The next step was getting funded, so the Nesters said they contacted the USDA. “They gave us the loan to build our current retail farm and buy equipment.” Since then, Creek House Honey Farm has expanded its efforts to achieve the farm’s mission and purpose in educating the community about honeybees and their importance to the world and health.
At Creek House Honey Farm, the honey is pure and unfiltered, made directly from the farm bees. The honey even goes through the natural crystallization process, which allows the honey to develop a buttery consistency that is easily spreadable on the carb of your choosing. Creek House Honey Farm provides a variety of natural flavors to dip into, from chocolate, jalapeño-spun, and cinnamon pecan that are great additions to incorporate into a morning breakfast or beverage. The farm’s honey variations come in glass, muth, and plastic jars to take home.
Visitors can also take home the farm’s own line of skincare. According to the Nesters, the beeswax skincare line they launched in 2012 all started with a lip balm. “I told my husband that if we were planning on opening a honey farm in the future, I did not want to sell commercially branded products,” Paige said. “I wanted something that was going to heal the skin and be a good, natural choice for people.”
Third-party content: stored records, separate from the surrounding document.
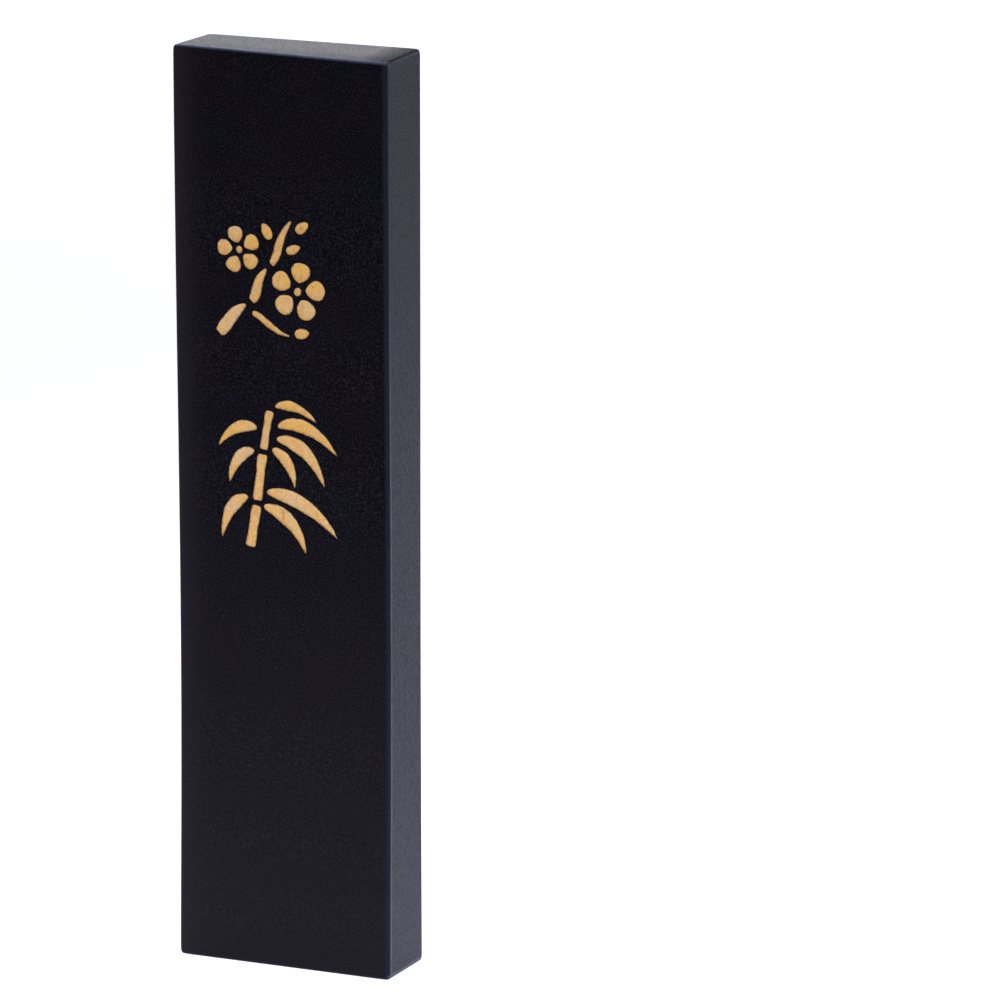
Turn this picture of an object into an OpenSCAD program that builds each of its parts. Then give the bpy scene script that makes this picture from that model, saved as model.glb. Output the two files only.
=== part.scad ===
// Ink stick: a bar of pressed soot and animal glue, standing on its grinding end.
// A plum sprig and a bamboo spray are moulded into the front face as sunken brush strokes,
// and the floor of each stroke carries its own film of gold pigment.
// Frame: +Z up along the stick, -Y is the front face, origin at the centre of the bottom end.

/* [Stick] */
// Height of the stick
stick_height = 88; // [74:1:132]
// Width of the front face
stick_width = 22; // [18:0.5:33]
// Thickness from front to back
stick_depth = 7.6; // [6:0.1:12]
// Width of the flat broken along every edge, measured on each face
edge_chamfer = 0.25; // [0.1:0.05:1]

/* [Moulded strokes] */
// Depth of the strokes below the front face
stroke_depth = 0.25; // [0.2:0.05:0.8]
// Thickness of the gold film on the floor of each stroke
gold_thickness = 0.12; // [0.05:0.01:0.15]
// Height of the plum sprig's centre, as a share of the stick's height
plum_share = 0.757; // [0.74:0.001:0.8]
// Height of the bamboo spray's centre, as a share of the stick's height
bamboo_share = 0.542; // [0.5:0.001:0.56]
// Smoothness: steps along each side of a stroke
stroke_steps = 24; // [12:1:40]

/* [Plum blossoms] */
// Distance from the large blossom's centre to the root of each petal
petal_root = 0.85; // [0.8:0.05:1]
// Distance from the large blossom's centre to the tip of each petal
petal_tip = 2.8; // [2.5:0.05:2.9]
// Half the width of the large blossom's petals at their widest
petal_half_width = 0.97; // [0.7:0.01:1]

/* [Hidden] */
ink_colour = [0.11, 0.11, 0.14];
gold_colour = [0.82, 0.63, 0.39];

// The ornaments are drawn for a face of this size, and scaled to fit the stick's own.
drawn_width = 22;
drawn_height = 88;
ornament_scale = min(stick_width / drawn_width, stick_height / drawn_height);
plum_centre = [-1.1 * ornament_scale, plum_share * stick_height];
bamboo_centre = [-0.6 * ornament_scale, bamboo_share * stick_height];

// ---- Brush stroke geometry -------------------------------------------------------------
// A stroke is [name, centre of its ornament, path, half width, widest, blunt, waist]:
//   path    Bezier control points of the brush's line, from the ornament's centre
//   widest  where along the path the stroke is widest, from 0 to 1
//   blunt   shape of the two ends: 1 is a sharp point, 2 is round, 6 is nearly square
//   waist   share of the width that is lost half-way along
petal_shape = [0.6, 2.1, 0];
round_shape = [0.5, 2, 0];
wood_shape = [0.3, 2.2, 0];
bud_shape = [0.42, 1.9, 0];
cane_shape = [0.5, 6, 0.2];
leaf_shape = [0.38, 1.45, 0];

function unit(angle) = [cos(angle), sin(angle)];

// Point at t on a Bezier curve with any number of control points
function bezier(points, t) =
    len(points) == 1
        ? points[0]
        : bezier([for (i = [0 : len(points) - 2]) (1 - t) * points[i] + t * points[i + 1]], t);

// Direction of the curve's left-hand normal at t
function normal_at(points, t) =
    let (slope = bezier([for (i = [0 : len(points) - 2]) points[i + 1] - points[i]], t))
    [-slope[1], slope[0]] / norm(slope);

// Share of the full width that the stroke has at t
function fullness(t, widest, blunt, waist) =
    let (along = 2 * pow(t, ln(0.5) / ln(widest)) - 1)
    pow(max(0, 1 - pow(abs(along), blunt)), 1 / blunt) * (1 - waist * sin(180 * t));

// Closed outline of a stroke: up its left side and back down its right side.
// The steps are closest together at the two ends, where the outline turns fastest.
function outline(stroke) =
    let (
        path = stroke[2],
        steps = [for (i = [0 : stroke_steps]) (1 - cos(180 * i / stroke_steps)) / 2],
        middle = [for (t = steps) bezier(path, t)],
        side = [for (t = steps)
            normal_at(path, t) * stroke[3] * fullness(t, stroke[4], stroke[5], stroke[6])]
    )
    concat(
        [for (i = [0 : stroke_steps]) middle[i] + side[i]],
        [for (i = [stroke_steps - 1 : -1 : 1]) middle[i] - side[i]]
    );

// The strokes of one ornament that share a shape, from a table of [name, path, half width]
function shaped(prefix, centre, table, shape) =
    [for (row = table) concat([str(prefix, row[0]), centre, row[1], row[2]], shape)];

// ---- The plum sprig --------------------------------------------------------------------
heart_radius = 0.42;
petal_names = ["top", "upper_right", "lower_right", "lower_left", "upper_left"];

// Each blossom is [name, centre, angle of its top petal, size].
blossom_table = [
    ["large", [2.8, -1.1], 80, 1],
    ["small", [-3.2, 2.4], 104, 0.8]
];

// The petals of a blossom, clockwise from the top one
function petals(blossom) =
    [for (i = [0 : 4])
        let (outward = blossom[3] * unit(blossom[2] - 360 / 5 * i))
        [str("petal_", petal_names[i]),
            [blossom[1] + petal_root * outward, blossom[1] + petal_tip * outward],
            blossom[3] * petal_half_width]];

// The dot in the middle of a blossom
function heart(blossom) =
    let (radius = blossom[3] * heart_radius)
    [["heart", [blossom[1] - [radius, 0], blossom[1] + [radius, 0]], radius]];

// The old wood rises from the lower left in three lengths, and a twig leaves its foot.
wood_table = [
    ["bough_lower", [[-5.4, -5.7], [-4.3, -4.6], [-4, -3.6], [-2.6, -2.8]], 0.64],
    ["bough_middle", [[-2, -2.4], [-1.2, -1.6], [-1.6, -0.4], [-0.4, 0.8]], 0.52],
    ["bough_upper", [[0.1, 1.3], [1, 2.2], [0.6, 3.6], [2.2, 5.6]], 0.42],
    ["twig", [[-1.9, -3.5], [-0.5, -3.9], [0.2, -5.2], [1.9, -5.4]], 0.34]
];

// Each bud's path runs from its stalk to its tip.
bud_table = [
    ["left", [[0, 3.7], [-0.7, 5.1]], 0.5],
    ["upper", [[2.7, 4.6], [3.9, 5.5]], 0.5],
    ["right", [[1.7, 2.6], [3.1, 3.2]], 0.46],
    ["foot", [[2.5, -5.2], [3.9, -4.9]], 0.5]
];

plum_sprig = concat(
    [for (blossom = blossom_table) each concat(
        shaped(str("gilt_", blossom[0], "_"), plum_centre, petals(blossom), petal_shape),
        shaped(str("gilt_", blossom[0], "_"), plum_centre, heart(blossom), round_shape)
    )],
    shaped("gilt_", plum_centre, wood_table, wood_shape),
    shaped("gilt_bud_", plum_centre, bud_table, bud_shape)
);

// ---- The bamboo spray ------------------------------------------------------------------
cane_table = [
    ["lower", [[-2.9, -7.1], [-2.5, -5], [-2.2, -3.1]], 0.58],
    ["middle", [[-2.1, -2.6], [-1.8, 0], [-1.5, 1.9]], 0.56],
    ["upper", [[-1.4, 2.4], [-1.1, 4.4], [-0.7, 6.1]], 0.48]
];

// Each leaf's path runs from its stem to its point.
leaf_table = [
    ["crown", [[-0.1, 6.6], [1, 7.1], [2.7, 6.8], [4.2, 5.4]], 0.5],
    ["right_upper", [[0.1, 4.7], [2, 5.7], [4.4, 4.7], [6.2, 2.5]], 0.68],
    ["right_middle", [[0, 3.5], [2.2, 3.6], [3.9, 2.2], [4.9, -0.7]], 0.7],
    ["right_inner", [[-0.5, 2.5], [0.8, 2.1], [1.7, 0.8], [1.8, -1]], 0.6],
    ["right_lower", [[-1.1, -1.7], [1.4, -1.6], [4.2, -2.9], [6.2, -5.5]], 0.76],
    ["right_foot", [[-1.4, -3.1], [0.6, -3.3], [2.2, -4.8], [2.9, -7.2]], 0.72],
    ["left_upper", [[-2.1, 4.3], [-3.3, 4.9], [-5, 4.2], [-6.1, 2.3]], 0.6],
    ["left_middle", [[-2.4, 2.2], [-3.7, 2.1], [-4.7, 0.8], [-5, -1.1]], 0.6],
    ["left_lower", [[-3.1, -2.3], [-4.5, -2.6], [-5.5, -4.1], [-5.8, -6.4]], 0.64]
];

bamboo_spray = concat(
    shaped("gilt_cane_", bamboo_centre, cane_table, cane_shape),
    shaped("gilt_leaf_", bamboo_centre, leaf_table, leaf_shape)
);

strokes = concat(plum_sprig, bamboo_spray);

// ---- Solids ----------------------------------------------------------------------------
// Rectangle centred on the origin with its four corners cut off
module chamfered_rectangle(width, height) {
    x = width / 2;
    y = height / 2;
    c = edge_chamfer;
    polygon([
        [x - c, -y], [x, c - y], [x, y - c], [x - c, y],
        [c - x, y], [-x, y - c], [-x, c - y], [c - x, -y]
    ]);
}

// The bar before the ornament is moulded in: its plan, front and side outlines all at once
module plain_bar() {
    intersection() {
        linear_extrude(stick_height)
            chamfered_rectangle(stick_width, stick_depth);
        translate([0, stick_depth / 2, stick_height / 2])
            rotate([90, 0, 0])
                linear_extrude(stick_depth)
                    chamfered_rectangle(stick_width, stick_height);
        translate([-stick_width / 2, 0, stick_height / 2])
            rotate([90, 0, 90])
                linear_extrude(stick_width)
                    chamfered_rectangle(stick_depth, stick_height);
    }
}

// A stroke's outline as a slab that stands on the stroke's floor and faces the front
module stroke_slab(stroke, thickness) {
    centre = stroke[1];
    translate([centre[0], stroke_depth - stick_depth / 2, centre[1]])
        rotate([90, 0, 0])
            linear_extrude(thickness)
                scale(ornament_scale)
                    polygon(outline(stroke));
}

module ink_body() {
    color(ink_colour)
        difference() {
            plain_bar();
            for (stroke = strokes)
                stroke_slab(stroke, 2 * stroke_depth);
        }
}

module gold_film(stroke) {
    color(gold_colour)
        stroke_slab(stroke, gold_thickness);
}

ink_body();
for (stroke = strokes)
    gold_film(stroke);
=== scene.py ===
"""The looks of the ink stick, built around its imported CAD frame.

The frame is in metres, with +Z up along the stick and -Y out of its ornamented front face.
Shapes are worked out here in millimetres, and turned into metres as each mesh is made.
"""

import math

import bmesh
import bpy
import numpy as np
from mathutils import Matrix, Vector, noise
from mathutils.geometry import delaunay_2d_cdt


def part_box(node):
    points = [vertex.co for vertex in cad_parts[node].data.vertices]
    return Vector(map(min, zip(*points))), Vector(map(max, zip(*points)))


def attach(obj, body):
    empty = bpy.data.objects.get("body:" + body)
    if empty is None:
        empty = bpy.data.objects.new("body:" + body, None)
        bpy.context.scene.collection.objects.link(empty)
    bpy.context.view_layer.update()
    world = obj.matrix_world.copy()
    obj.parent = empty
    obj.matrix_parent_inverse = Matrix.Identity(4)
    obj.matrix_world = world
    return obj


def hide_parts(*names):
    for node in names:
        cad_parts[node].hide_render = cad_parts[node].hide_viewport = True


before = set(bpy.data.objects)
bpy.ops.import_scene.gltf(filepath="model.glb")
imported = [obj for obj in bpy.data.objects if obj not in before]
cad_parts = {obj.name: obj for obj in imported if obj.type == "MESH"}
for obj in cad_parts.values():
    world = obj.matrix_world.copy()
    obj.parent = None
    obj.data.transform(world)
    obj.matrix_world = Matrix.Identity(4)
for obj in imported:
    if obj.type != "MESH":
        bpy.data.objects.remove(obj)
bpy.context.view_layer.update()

# ---- Facts from the frame, in millimetres ------------------------------------------------
MM = 0.001
CLOSE = 0.001  # places no further apart than this count as the same place
BODY = "ink_body"
FILMS = sorted(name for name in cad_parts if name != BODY)


def box_mm(node):
    return [np.array(corner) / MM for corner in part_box(node)]


BODY_LOW, BODY_HIGH = box_mm(BODY)
WIDTH, DEPTH, HEIGHT = BODY_HIGH - BODY_LOW
FRONT, BACK = BODY_LOW[1], BODY_HIGH[1]
FILM_FRONT, STROKE_FLOOR = (corner[1] for corner in box_mm(FILMS[0]))
STROKE_DEPTH = STROKE_FLOOR - FRONT
FILM_SINK = FILM_FRONT - FRONT

# ---- Shape of the real stick, in millimetres ---------------------------------------------
EDGE_SEGMENTS = 6
ROUNDING = 1.2  # radius of a rounded edge, in widths of the CAD bar's chamfer
EDGE_LINES = (0.08, 0.2, 0.35, 0.55, 0.8, 1.1, 1.5)  # lines of mesh beside each rounded edge
FACE_STEP = 1.0  # grid on the plain faces

FACE_HOLLOW = 0.45  # how far the front face has drawn in along its length while drying
SIDE_HOLLOW = 0.05  # how far each narrow side has drawn in
HOLLOW_AT = 0.37  # height of the deepest point, as a share of the stick's height
RIPPLE = 0.012  # unevenness that polishing leaves on the long faces
RIPPLE_SIZE = 7.0

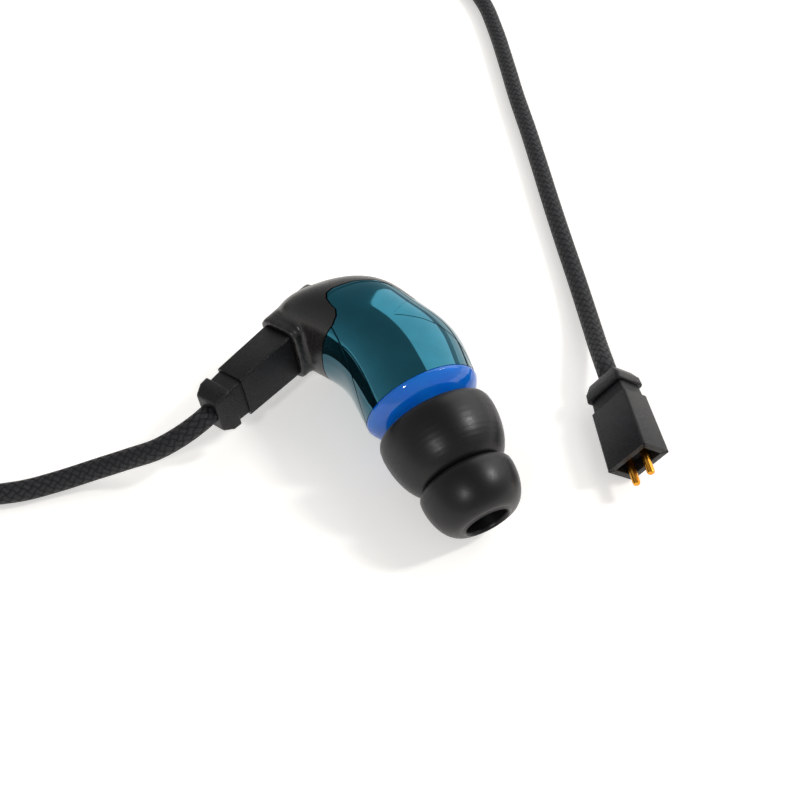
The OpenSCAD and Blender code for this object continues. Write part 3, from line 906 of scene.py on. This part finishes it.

While the creative process developing the products proved to be a lot of work, the Nesters’ line expanded. Today, the Creek House brand sells soap, oil, chapstick, and deodorant. The couple has even grown to include products like anti-aging agents, lotions and ointments for sensitive skin, and healing salves that can soothe dry skin, especially in Canyon. “[The beeswax skincare products] now make up more than half of our total sales,” the owners said.
Out of all of these products, the Beeswax Lotion proves to be the brand’s best selling product, and for good reason. “The Texas Panhandle has super dry weather and people around here need a good lotion!”
For a more immersive experience, Creek House Honey Farm offers visitors a look at how the farm operates. In 2014, the Nesters said they began teaching beekeeping classes. But, individuals attending these classes were actually interested in understanding the process. This then resulted in the farm providing beehive tours three years later. “A lot of people are very nervous or scared to get into a hive,” the owners said. But, the tour leaves visitors with a newfound appreciation for bees. “They just cannot believe the wealth of information that they learn about honeybees,” the owners said. “Also, how calm a beehive is.”
The newest installation at Creek House Honey Farm is the Honey Buzz winery. George opened the spot on the farm in May 2019 where visitors can sip on adult beverages. The catchy name follows with tasty beverages as the winery offers bottled mead and mead on tap. If you are searching for something a bit more refreshing, Honey Buzz’s mead slushies could hit the spot!
With stunning views of the West Texas skies and Tierra Blanca Creek, the Nesters have continued to tend and pour love into the Creek House Honey Farm. “We are unique because, not only are we a bee apiary, but we also make all of our own beeswax skincare products,” the owners said. “With a terrific location and lots to offer, we are a fun destination to visit when vacationing.”